Goblins are an interesting creature type. People tend to underestimate the power of Goblins until they are facing down hundreds of points of damage! Every commander player knows to respect and fear the Krenko, Mob Boss player, and every standard player knows what is going on when a Dragon Fodder follows up a Zurgo Bellstriker. Every goblin player asks themselves the same question: Where is the Modern goblin deck? I’m here to show you what I have been testing and doing surprisingly well with in my local meta.
Atarka Red: A Goblin Love Story
Ever since the printing of Atarka’s Command, goblin decks have been dominating local game stores and tournaments alike. The deck capitalizes on the fact that sweepers were few and far between in standard for a while. The printing of Languish really hurt the Atarka Red deck. Goblins seem to have fallen off of the radar as new heavy hitters like Abbot of Keral Keep and Exquisite Firecraft began dominating the red deck wins archetype.
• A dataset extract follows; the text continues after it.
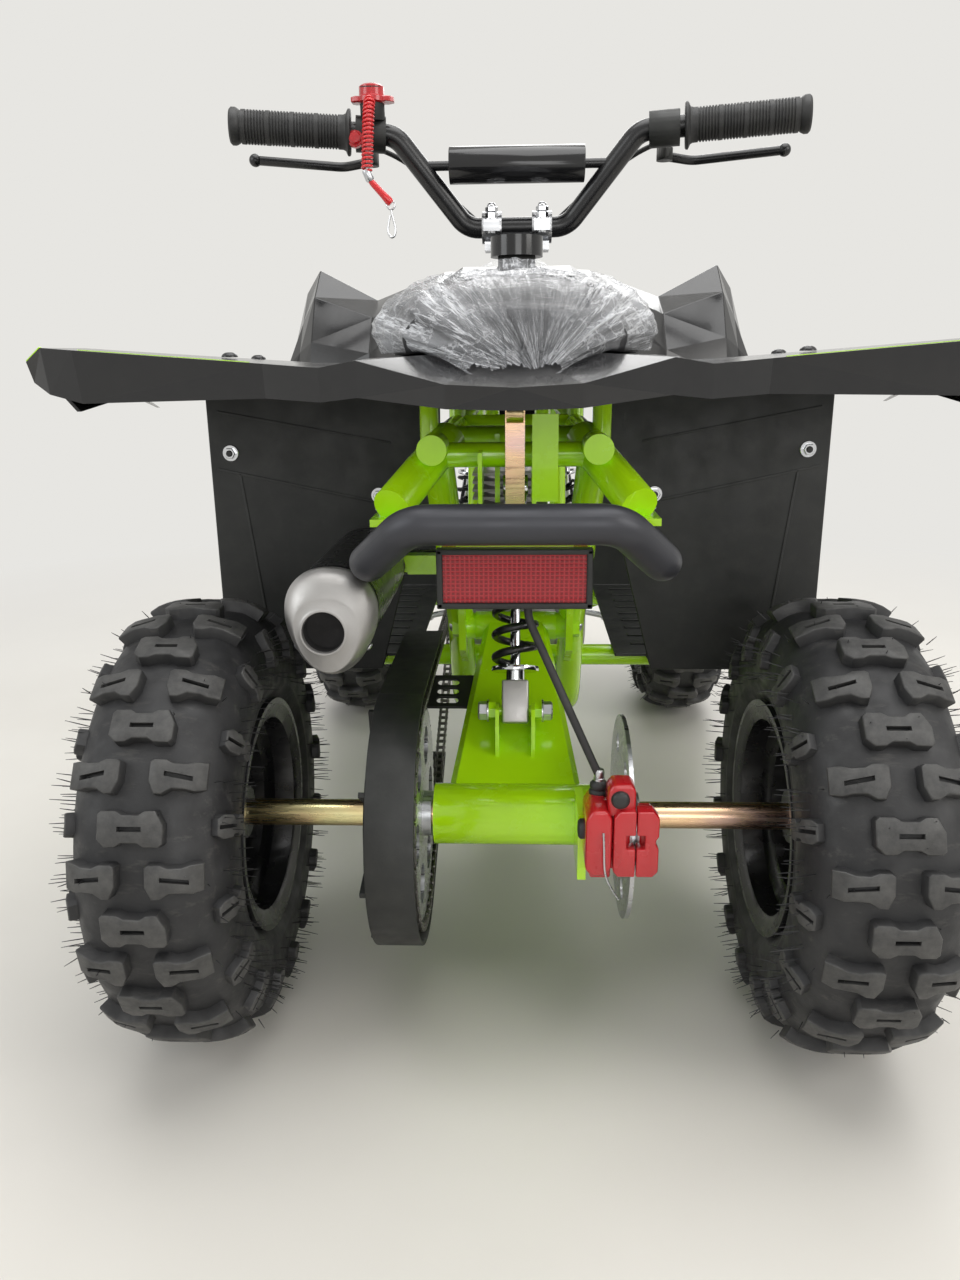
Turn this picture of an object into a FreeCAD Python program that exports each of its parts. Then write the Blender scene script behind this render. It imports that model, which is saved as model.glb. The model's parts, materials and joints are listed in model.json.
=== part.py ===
"""A child's quad bike with a green tube frame, black plastic bodywork and a live rear axle.

Lengths are in millimetres. X is to the rider's right, Y forward and Z up from the floor.
Every piece is drawn with the rear axle at y = 0; save() then moves it so that the
origin lies on the floor at the middle of the overall length.
"""
import FreeCAD
import Part
import os
from math import atan2, ceil, cos, degrees, hypot, pi, radians, sin, sqrt, tan

V = FreeCAD.Vector

# Wheels and stance
wheelbase = 720.0
track = 464.0
tyre_r = 165.0
tyre_w = 108.0
wall_x = 51.0
lug_count = 16
lug_half = 16.0
bumper_reach = 185.0
axle_z = tyre_r
half_track = track / 2
overall_length = tyre_r + wheelbase + bumper_reach
origin_shift = tyre_r - overall_length / 2

# Rims
rim_half_w = 48.0
rim_flange_r = 88.0
rim_seat_r = 76.0
rim_well_r = 64.0
rim_wall = 3.0
rim_web_x = 10.0
hub_r = 20.0
stud_circle_r = 32.0
stud_hole_r = 4.0

# Rear axle line
axle_r = 10.0
axle_half = 258.0
carrier_r = 23.0
carrier_left = -61.0
carrier_right = 62.0
bearing_gap = 0.05
chain_x = -71.0
chain_pitch = 8.0
rear_teeth = 66
drive_teeth = 11
chain_half_gap = 2.5
link_plate = 1.2
link_half_h = 3.4
chain_pin_r = 1.2
sprocket_t = 3.0
drive_y = 330.0
drive_z = 232.0
disc_x = 81.0
disc_r = 76.0
disc_t = 3.0

# Swing arm and rear shock
pivot_y = 170.0
pivot_plate_x = 44.0
pivot_bolt_r = 6.25
pivot_z = 268.0
pivot_half = 36.0
pivot_r = 13.0
arm_low = (8.0, axle_z + 10)
stay_span = (88.0, 124.0)
arm_low_x = 51.0
arm_top_x = 27.0
arm_deep = 22.0
guard_left = -101.0
guard_depth = 34.0
guard_gap = 6.5
shock_low = (48.0, 231.0)
shock_top = (120.0, 400.0)
shock_bolt_r = 4.0
seat_low = (0.17, 0.19)
seat_high = (0.86, 0.88)
front_shock_low_x = 98.0
front_shock_low_z = 176.0
front_shock_top_x = 64.0
caliper_face = 50.0

# Front end
front_y = wheelbase
steer_limit = 30.0
kingpin_x = 140.0
kingpin_r = 6.0
kingpin_tube_r = 13.0
kingpin_half_h = 36.0
arm_pivot_x = 70.0
arm_pivot_dy = 42.0
arm_pivot_z = 150.0
steer_arm = 60.0
stem_low = (700.0, 190.0)
stem_top = (505.0, 622.0)
stem_r = 10.0
rod_offset = 12.0
rod_pin_r = 3.4
rod_eye_r = 5.6
front_disc_x = 173.0
front_disc_r = 60.0
spindle_r = 8.0

# Handlebar
bar_r = 11.0
bar_y = 500.0
bar_z = 644.0
bar_bend = 28.0
grip_r = 17.0
grip_len = 120.0
bar_half = 302.0
clamp_r = 17.0

# Frame
rail_r = 12.0
rail_z = 137.0
rail_front_x = 45.0
rail_mid_x = 50.0
seat_rail_x = 58.0
seat_rail_z = 438.0
peg_z = 223.0
peg_r = 10.0
peg_rear_y = 228.0
peg_front_y = front_y - 250
peg_half = 250.0
spine_r = 10.5
neck_x = 34.0
tower_z = 372.0
deck_z = 502.0
tank_z = 486.0
engine_z = 180.0
bar_seat_z = 390.0
bracket_z = 382.0
nose_y = 858.0
rail_nose_y = front_y + 85
bumper_half = 70.0
bumper_r = 11.0
bumper_y = front_y + bumper_reach - bumper_r
bumper_top = 330.0

# Silencer
can_x = -122.5
can_z = 331.5
can_rear_y = -42.0
outlet_x = can_x - 4
outlet_z = can_z - 6

# Bodywork
skin = 3.0
flap_y = 186.0
flap_x = 272.0
board_z = 236.0
board_front_y = 500.0
board_inner_x = 92.0


def vec(p):
    return V(*p)


def circle_face(centre, direction, r, r_in=0.0):
    """A disc, or a ring if r_in is given, across a direction."""
    outer = Part.Wire(Part.Circle(centre, direction, r).toShape())
    if not r_in:
        return Part.Face(outer)
    inner = Part.Wire(Part.Circle(centre, direction, r_in).toShape())
    return Part.Face([outer, inner], "Part::FaceMakerBullseye")


def rod(a, b, r, r_in=0.0):
    """A round bar, or a pipe, from a to b."""
    a, b = vec(a), vec(b)
    solid = Part.makeCylinder(r, (b - a).Length, a, b - a)
    if r_in:
        solid = solid.cut(Part.makeCylinder(r_in, (b - a).Length, a, b - a))
    return solid


def route(points, bend):
    """Straight runs through the points, joined by tangent arcs of radius bend."""
    pts = [vec(p) for p in points]
    bends = bend if isinstance(bend, (list, tuple)) else [bend] * (len(pts) - 2)
    edges, start = [], pts[0]
    for a, b, c, radius in zip(pts, pts[1:], pts[2:], bends):
        u, w = (a - b).normalize(), (c - b).normalize()
        half = u.getAngle(w) / 2
        p, q = b + u * (radius / tan(half)), b + w * (radius / tan(half))
        mid = b + (u + w).normalize() * (radius / sin(half) - radius)
        if (p - start).Length > 0.01:
            edges.append(Part.LineSegment(start, p).toShape())
        edges.append(Part.Arc(p, mid, q).toShape())
        start = q
    edges.append(Part.LineSegment(start, pts[-1]).toShape())
    return Part.Wire(edges)


def bent(points, bend, r, r_in=0.0):
    """A tube bent along a route."""
    path = route(points, bend)
    face = circle_face(vec(points[0]), vec(points[1]) - vec(points[0]), r, r_in)
    return path.makePipe(face)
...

Goblin players, like myself, began to ask the important questions: What do I do with my Atarka goblins shell? I did this:
This is the deck’s Atarka’s Command on a 1/1 goblin. This can come down as early as turn 3 and deal massive amounts of damage, possibly even killing our opponent. We always want to kick him. If we aren’t paying for the kicker then we might as well not even be playing him in the first place. Goblin Bushwhacker is a must have! I tried out 2 in the original list, then I went up to 3 once I saw how amazing he was. I finally put a fourth in because I fell in love with the Bushwhacker. You should play 4. Always.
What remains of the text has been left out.